5. Eiseres heeft de kantonrechter verder te weinig aanknopingspunten gegeven om de hoogte van de huurachterstand te kunnen bepalen. Aan de hand van de overgelegde huurovereenkomst kan worden opgemaakt dat deze is aangevangen op 1 november 2012 en dat de kale huurprijs op dat moment € 670,00 per maand bedroeg. Eiseres heeft geenszins inzicht gegeven in de doorgevoerde huurverhogingen en de door gedaagde gedane betalingen in de periode van november 2012 tot december 2019.
Door de voor de beoordeling van belang zijnde feiten niet volledig aan te voeren, heeft eiseres onvoldoende onderbouwd dat er thans een huurachterstand bestaat en wat de hoogte van die achterstand is.

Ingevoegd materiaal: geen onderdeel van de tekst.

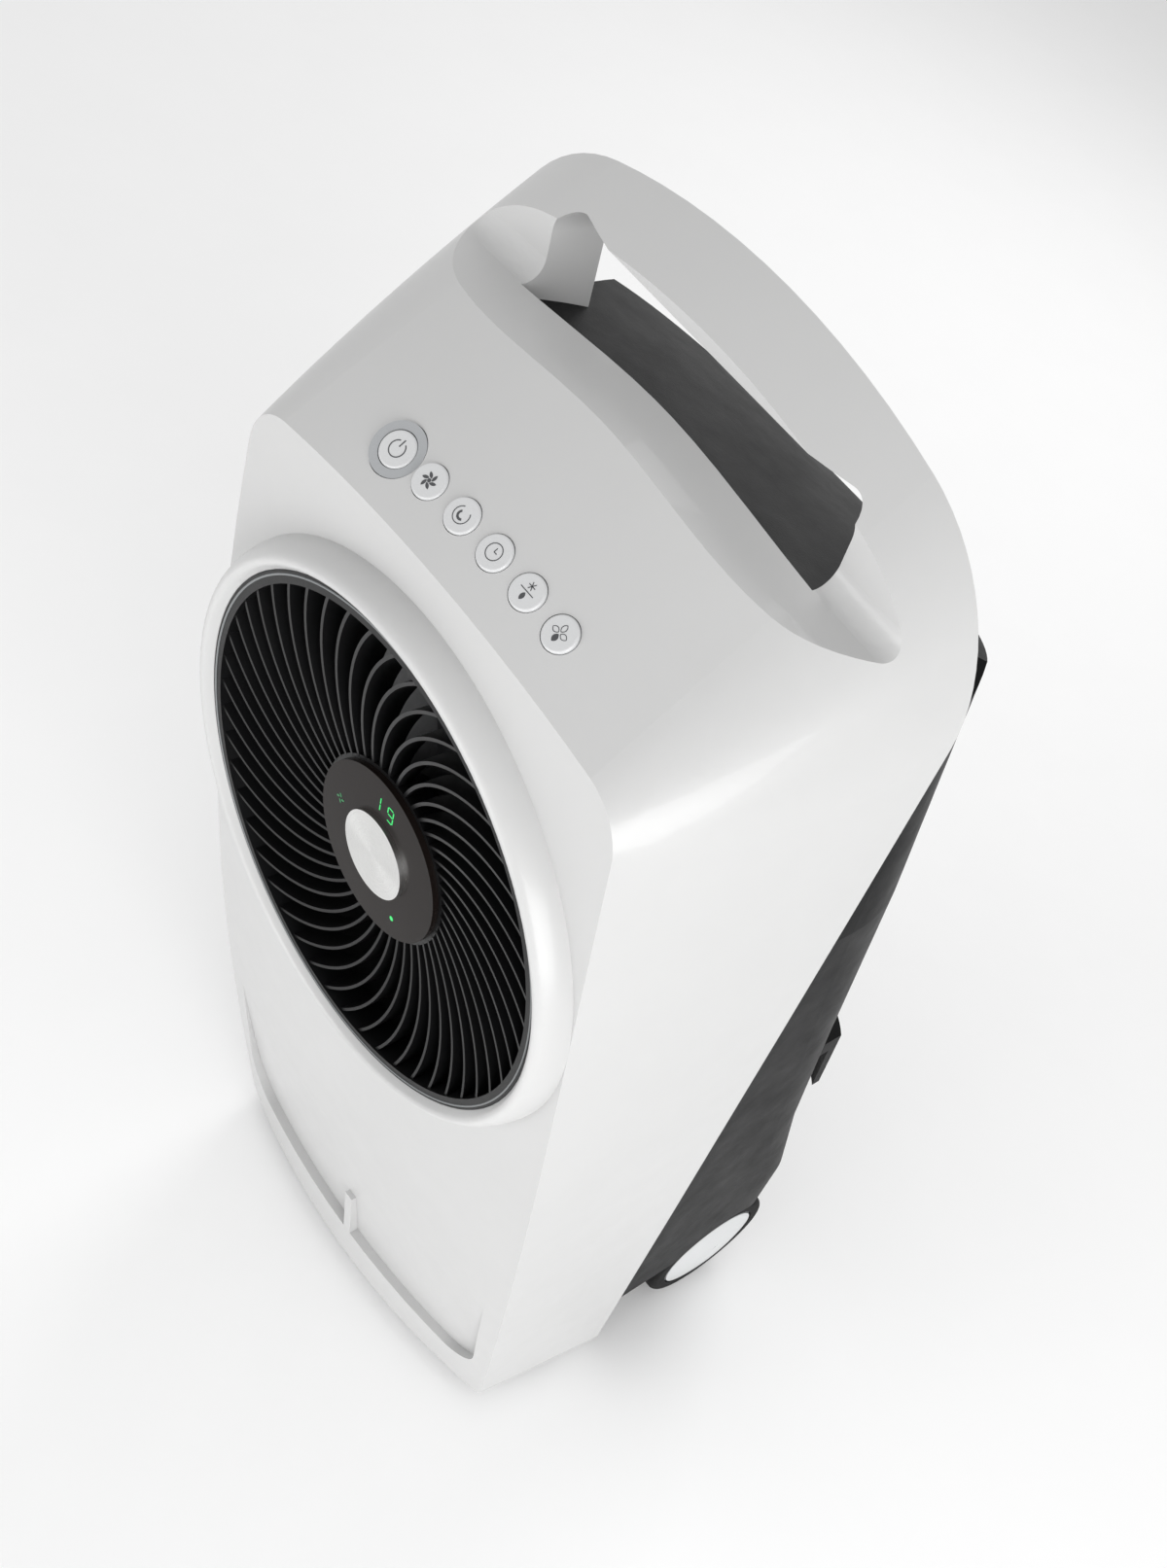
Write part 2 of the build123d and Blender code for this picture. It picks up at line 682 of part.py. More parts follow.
keep(disc(11, fan_front, nut_front, shaft_radius - fit_clearance), "fan_nut")

# Buttons, their ring, the board and its switches
button_names = ("power", "speed", "night", "timer", "mode", "breeze")
for index, name in enumerate(button_names):
    drop = (row_point - button_plane(index).origin).dot(push_axis)
    head = power_radius if index == 0 else button_radius
    with BuildPart() as button:
        with BuildSketch(button_plane(index, flange_depth)):
            Circle(head)
        extrude(amount=flange_depth + button_proud)
        fillet(button.edges().filter_by(GeomType.CIRCLE).sort_by(Axis(row_point, push_axis))[-1], 0.8)
        with BuildSketch(button_plane(index, flange_depth + flange_thickness)):
            Circle(flange_radius)
        extrude(amount=flange_thickness)
        with BuildSketch(button_plane(index, stem_depth - drop)):
            Circle(stem_radius)
        extrude(amount=stem_depth - drop - flange_depth)
    keep(button.part, f"button_{name}")
with BuildPart() as power_ring:
    with BuildSketch(button_plane(0, wall)):
        Circle(power_ring_radius)
        Circle(power_radius + joint_gap, mode=Mode.SUBTRACT)
    extrude(amount=wall + 0.5)
keep(power_ring.part, "power_ring")
with BuildPart() as button_board:
    with BuildSketch(board_plane(switch_depth + board_thickness)):
        Rectangle(2 * board_half + 10, board_depth)
    extrude(amount=board_thickness)
keep(button_board.part, "button_board")
with BuildPart() as tact_switches:
    with BuildSketch(board_plane(switch_depth)):
        with GridLocations(button_pitch, 0, button_count, 1):
            Rectangle(switch_side, switch_side)
    extrude(amount=switch_body)
    with BuildSketch(board_plane(switch_depth - switch_body)):
        with GridLocations(button_pitch, 0, button_count, 1):
            Circle(plunger_radius)
    extrude(amount=plunger_height)
keep(tact_switches.part, "tact_switches")

# Tank drawer with its face
with BuildPart() as water_tank:
    add(block(-tank_half, tank_half, tank_front, 118, tank_bottom, tank_top))
    face_zone = block(-tank_face_half, tank_face_half, 108, 160, tank_bottom, tank_face_top)
    add(rear_outer & face_zone)
    add(
        block(
            tank_wall - tank_half,
            tank_half - tank_wall,
            tank_front + tank_wall,
            115,
            tank_bottom + tank_wall,
            250,
        ),
        mode=Mode.SUBTRACT,
    )
    add(block(-46, 46, 128, 160, 176, 200), mode=Mode.SUBTRACT)
    notch = block(
        pump_x - spigot_radius - 1,
        pump_x + spigot_radius + 1,
        tank_front - 1,
        tank_front + 4,
        spigot_z - 8,
        tank_top + 1,
    )
    add(notch, mode=Mode.SUBTRACT)
keep(water_tank.part, "water_tank")

# Pump with its outlet, which plugs into the socket at the front when the drawer is home
floor_z = tank_bottom + tank_wall
with BuildPart() as pump:
    add(rod_z(pump_radius, pump_x, pump_y, floor_z, floor_z + pump_height))
    add(rod_z(spigot_radius, pump_x, pump_y, floor_z, spigot_z))
    with BuildSketch(front_plane(pump_y + spigot_radius, spigot_z)):
        with Locations((pump_x, 0)):
            Circle(spigot_radius)
    extrude(amount=pump_y + spigot_radius - (tank_front - 12))
keep(pump.part, "pump")
socket_front = tank_front - 16
with BuildPart() as hose_socket:
    add(block(pump_x - 11, hose_x + 8, socket_front, tank_front - 2, spigot_z - 9, spigot_z + 9))
    add(block(pump_x - 5, pump_x + 5, socket_front, tank_front - 2, deck_z + deck_thickness, spigot_z))
    with BuildSketch(front_plane(tank_front, spigot_z)):
        with Locations((pump_x, 0)):
            Circle(spigot_radius + fit_clearance)
    extrude(amount=13, mode=Mode.SUBTRACT)
keep(hose_socket.part, "hose_socket")

# Evaporative section: drip tray, cassette with its pad, water tray and the hose that feeds it
pad_low, pad_high = pad_bottom, pad_top
cassette_half = pad_half + cassette_wall
with BuildPart() as pad_cassette:
    add(block(-cassette_half, cassette_half, pad_front, pad_back, pad_low - cassette_wall, pad_high + cassette_wall))
    add(block(-pad_half, pad_half, pad_front - 1, pad_back + 1, pad_low, pad_high), mode=Mode.SUBTRACT)
    for y in (pad_front, pad_back - 2):
        for index in range(1, 4):
            rail_z = pad_low + index * (pad_high - pad_low) / 4
            add(block(-pad_half - 1, pad_half + 1, y, y + 2, rail_z - 2, rail_z + 2))
keep(pad_cassette.part, "pad_cassette")
keep(
    block(
        joint_gap - pad_half,
        pad_half - joint_gap,
        pad_front + 2.3,
        pad_back - 2.3,
        pad_low + joint_gap,
        pad_high - joint_gap,
    ),
    "cooling_pad",
)
drip_top = pad_low - cassette_wall
with BuildPart() as drip_tray:
    add(rear_inner_clear & block(-200, 200, 2, 64, drip_top - drip_height, drip_top))
    add(
        rear_shape(wall + joint_gap + 2) & block(
            -200,
            200,
            4,
            62,
            drip_top - drip_height + 3,
            drip_top + 1,
        ),
        mode=Mode.SUBTRACT,
    )
    for index in range(3):
        add(block((index - 1) * 60 - 3, (index - 1) * 60 + 3, 4, 62, drip_top - drip_height + 1, drip_top))
    add(block(-20, -10, 10, 56, drip_top - drip_height - 1, drip_top - drip_height + 4), mode=Mode.SUBTRACT)
keep(drip_tray.part, "drip_tray")
tray_low = pad_high + cassette_wall
with BuildPart() as water_tray:
    add(block(-cassette_half, cassette_half, pad_front, pad_back, tray_low, tray_low + tray_height))
    add(
        block(
            2 - cassette_half,
            cassette_half - 2,
            pad_front + 2,
            pad_back - 2,
            tray_low + 2,
            tray_low + tray_height - 2,
        ),
        mode=Mode.SUBTRACT,
    )
    with BuildSketch(Plane.XY.offset(tray_low - 1)):
        with Locations((0, (pad_front + pad_back) / 2)):
            with GridLocations(16, 1, 11, 1):
                Circle(1.5)
    extrude(amount=4, mode=Mode.SUBTRACT)
keep(water_tray.part, "water_tray")
with BuildPart() as riser_hose:
    with BuildLine() as route:
        FilletPolyline(
            (hose_x, hose_y, spigot_z + 9),
            (hose_x, hose_y, 268),
            (hose_x, -40, 330),
            (hose_x - 2, 4, 420),
            (hose_x - 4, 30, 500),
            (hose_x - 6, 33, tray_low + tray_height / 2),
            (cassette_half, 33, tray_low + tray_height / 2),
            radius=(40, 60, 60, 40, 8),
        )
    with BuildSketch(Plane(route.wires()[0] @ 0, z_dir=(0, 0, 1))):
        Circle(hose_radius)
    sweep()
keep(riser_hose.part, "riser_hose")

# Tank latch, cord hook and cord gland on the rear
with BuildPart() as tank_latch:
    with BuildSketch(front_plane(latch_y + latch_thickness, latch_z)):
        SlotOverall(latch_length, latch_width)
    extrude(amount=latch_thickness)
    chamfer(tank_latch.edges().group_by(Axis.Y)[-1], 1.5)
keep(tank_latch.part, "tank_latch")
hook_zone = block(hook_x0, hook_x1, 80, 160, hook_low, hook_high)
root_zone = block(hook_x0, hook_x1, 80, 160, hook_high - hook_root, hook_high)
hook_bar = (rear_form(-hook_reach) & hook_zone) - rear_form(-hook_throat)
hook_base = (rear_form(-hook_reach) & root_zone) - rear_form(0)
keep(hook_bar + hook_base, "cord_hook")
keep(
    (rod_y(gland_radius, gland_x, gland_z, 60, 180, cord_bore) & rear_form(-gland_reach)) - rear_form(0),
    "cord_gland",
)

# Screws that hold the shroud to the collar and the motor to the shroud
with BuildPart() as shroud_screws:
    for index in range(screw_count):
        turn = radians(90 * index)
        place = (shroud_screw_ring * cos(turn), grille_z + shroud_screw_ring * sin(turn))
        add(rod_y(screw_radius, *place, collar_back, collar_back + 3))
        add(rod_y(screw_head, *place, collar_back + 3, collar_back + 3 + screw_head_height))
keep(shroud_screws.part, "shroud_screws")
with BuildPart() as motor_screws:
    for index in range(screw_count):
        turn = radians(90 * index)
        place = (motor_screw_ring * cos(turn), grille_z + motor_screw_ring * sin(turn))
        add(rod_y(screw_radius, *place, motor_front - 8, motor_front))
        add(rod_y(screw_head, *place, motor_front - 8 - screw_head_height, motor_front - 8))
keep(motor_screws.part, "motor_screws")

print("push axis", [round(part, 5) for part in push_axis], "latch at", round(latch_y, 2), round(latch_z, 2))
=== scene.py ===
# %% [markdown]
# An evaporative air cooler: a tall white front shell with a carrying arch, a round swirl grille with a
# display hub in its middle, a black rear housing with a drawer tank, and two wheels at the back.
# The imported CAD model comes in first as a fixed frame. Its nodes stay where they are and get finishes,
# and the small things that only an eye needs are modelled on top of them.

# %% Load the frame
import bpy, json, math
from mathutils import Matrix, Vector


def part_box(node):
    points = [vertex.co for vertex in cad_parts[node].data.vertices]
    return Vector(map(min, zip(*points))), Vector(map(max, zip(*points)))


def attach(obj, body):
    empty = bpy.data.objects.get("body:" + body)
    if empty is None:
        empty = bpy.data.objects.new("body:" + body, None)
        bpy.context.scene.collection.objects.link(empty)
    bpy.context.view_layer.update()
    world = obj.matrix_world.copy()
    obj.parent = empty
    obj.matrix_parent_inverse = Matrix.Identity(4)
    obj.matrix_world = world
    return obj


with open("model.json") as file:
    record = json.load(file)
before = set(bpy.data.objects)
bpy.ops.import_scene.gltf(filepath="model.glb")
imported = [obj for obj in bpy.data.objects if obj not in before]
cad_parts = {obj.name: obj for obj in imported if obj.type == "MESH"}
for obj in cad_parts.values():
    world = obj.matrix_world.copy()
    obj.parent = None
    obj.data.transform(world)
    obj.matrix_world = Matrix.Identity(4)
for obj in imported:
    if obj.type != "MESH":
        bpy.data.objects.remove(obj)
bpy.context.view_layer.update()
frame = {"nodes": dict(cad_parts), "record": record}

# %% [markdown]
# The camera looks down at the cooler from its front right and above, and is rolled as the picture is.
# Its place, angles and lens were fitted to the grille, the keys, the arch and the wheel. The shift puts
# the machine where it stands in the picture, which is 1613 pixels high.

# %% Camera
CAMERA_PLACE = Vector((0.3291, -0.4126, 0.9316))
AZIMUTH, ELEVATION, ROLL = (math.radians(a) for a in (22.43, 52.85, 32.03))
PICTURE_HEIGHT, FOCAL_PIXELS = 1613, 1480
SHIFT_RIGHT, SHIFT_UP = -176.0, 331.8
SENSOR_HEIGHT = 36.0

ground = math.cos(ELEVATION)
away = Vector((math.sin(AZIMUTH) * ground, -math.cos(AZIMUTH) * ground, math.sin(ELEVATION)))
level = (-away).cross(Vector((0, 0, 1))).normalized()
rise = level.cross(-away)
right = math.cos(ROLL) * level + math.sin(ROLL) * rise
top = -math.sin(ROLL) * level + math.cos(ROLL) * rise
turned_to = Matrix((right, top, away)).transposed().to_4x4()
bpy.ops.object.camera_add(location=CAMERA_PLACE)
camera = bpy.context.object
camera.name = "photo_camera"
camera.matrix_world = Matrix.Translation(CAMERA_PLACE) @ turned_to
camera.data.sensor_fit, camera.data.sensor_height = "VERTICAL", SENSOR_HEIGHT
camera.data.lens = SENSOR_HEIGHT * FOCAL_PIXELS / PICTURE_HEIGHT
camera.data.shift_x = SHIFT_RIGHT / PICTURE_HEIGHT
camera.data.shift_y = SHIFT_UP / PICTURE_HEIGHT
camera.data.clip_start, camera.data.clip_end = 0.02, 50
bpy.context.scene.camera = camera
print("camera at", tuple(round(v, 3) for v in CAMERA_PLACE))

# %% [markdown]
# A pale floor and big soft lamps copy a product studio. The strong one stands to the right of the machine,
# low enough to light its side and front, and the top gets less, so the control panel reads darker.

# %% Floor and light
FLOOR_SIZE, DAYLIGHT = 12, 0.72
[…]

Eiseres heeft daarmee niet voldaan aan haar stelplicht, zodat de vordering wordt afgewezen.

BESLISSING

De kantonrechter:
wijst de vordering af;
veroordeelt eiseres in de proceskosten die aan de zijde van gedaagde tot op heden begroot worden op nihil.
Dit vonnis is gewezen door mr. J.H.J. Evers, kantonrechter, en in het openbaar uitgesproken op 23 februari 2024 in tegenwoordigheid van de griffier.